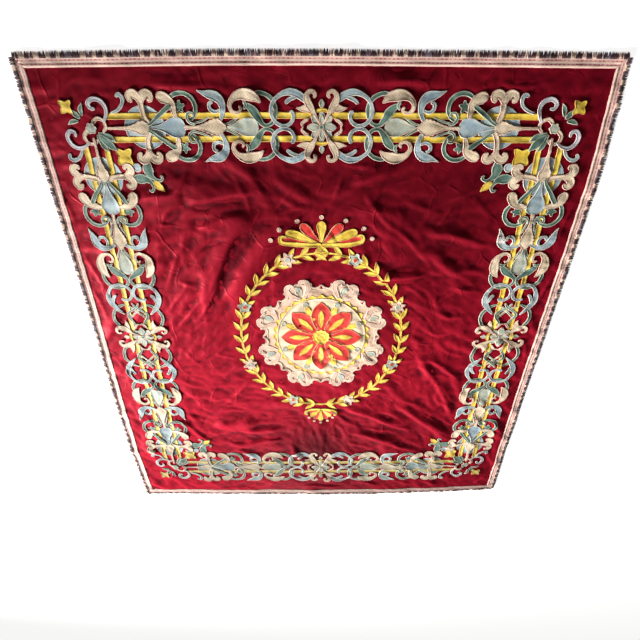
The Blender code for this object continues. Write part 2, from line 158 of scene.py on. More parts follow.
@dataclass(frozen=True)
class AppliqueFinish:
    """Dyed silk rep, couched down with a pale cord along its cut edge.

    Attributes:
        label: The material's name.
        slot: The record's material slot.
        fill: The dye's colour.
        worn: The colour where the dye has faded.
        cord: The colour of the couched cord.
        vein: How dark the stitched veins are, from 0 to 1.
        brocade: How strongly a woven figure shows, from 0 to 1.
        cord_mm: The cord's width.
        twist_mm: Between two turns of the cord's twist.
        rib_mm: Between two ribs of the rep.
        vein_mm: Between two stitched veins.
        vein_slant: How far the veins lean back, along over across.
        mottle: The colour of the stains that the dye has run into, or nothing.
        mottle_share: How strongly they show, from 0 to 1.
        bare_at: The middle of the one place where the silk is worn down to its pale lining, or nothing.
        bare_mm: How far that place reaches.
    """

    label: str
    slot: str
    fill: str
    worn: str
    cord: str
    vein: float = 0.0
    brocade: float = 0.0
    cord_mm: float = 3.6
    twist_mm: float = 3.2
    rib_mm: float = 2.2
    vein_mm: float = 9.0
    vein_slant: float = 1.3
    mottle: str = ""
    mottle_share: float = 0.0
    bare_at: tuple[float, float] | None = None
    bare_mm: float = 62.0

    def material(self) -> Material:
        """Builds the material: silk inside, cord along the rim with a painted shadow line inside it, dust on
        the fill along the bottom, and painted shade over both towards the lower left.
        """
        sheen = {"Sheen_Weight": 0.25, "Sheen_Roughness": 0.4}
        material, tree, shader = started(self.label, Roughness=0.62, Specular_IOR_Level=0.35, **sheen)
        place = add(tree, "TexCoord", take="Object")
        uv = add(tree, "UVMap", uv_map="cut")
        along = add(tree, "SeparateXYZ", {0: uv}, take="X")
        rim = add(tree, "Attribute", take="Fac", attribute_name="rim")
        colour = self.dyed(tree, place)
        if self.bare_at:
            colour = self.worn_bare(tree, place, colour)
        if self.brocade:
            colour = self.figured(tree, place, colour)
        if self.vein:
            colour = self.veined(tree, along, colour)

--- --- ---

▶ _To do_: Pick out each line in the material containing "from".

▶ _Solved exercise_:
The Blender code for this object continues. Write part 2, from line 158 of scene.py on. More parts follow.
        vein: How dark the stitched veins are, from 0 to 1.
        brocade: How strongly a woven figure shows, from 0 to 1.
        mottle_share: How strongly they show, from 0 to 1.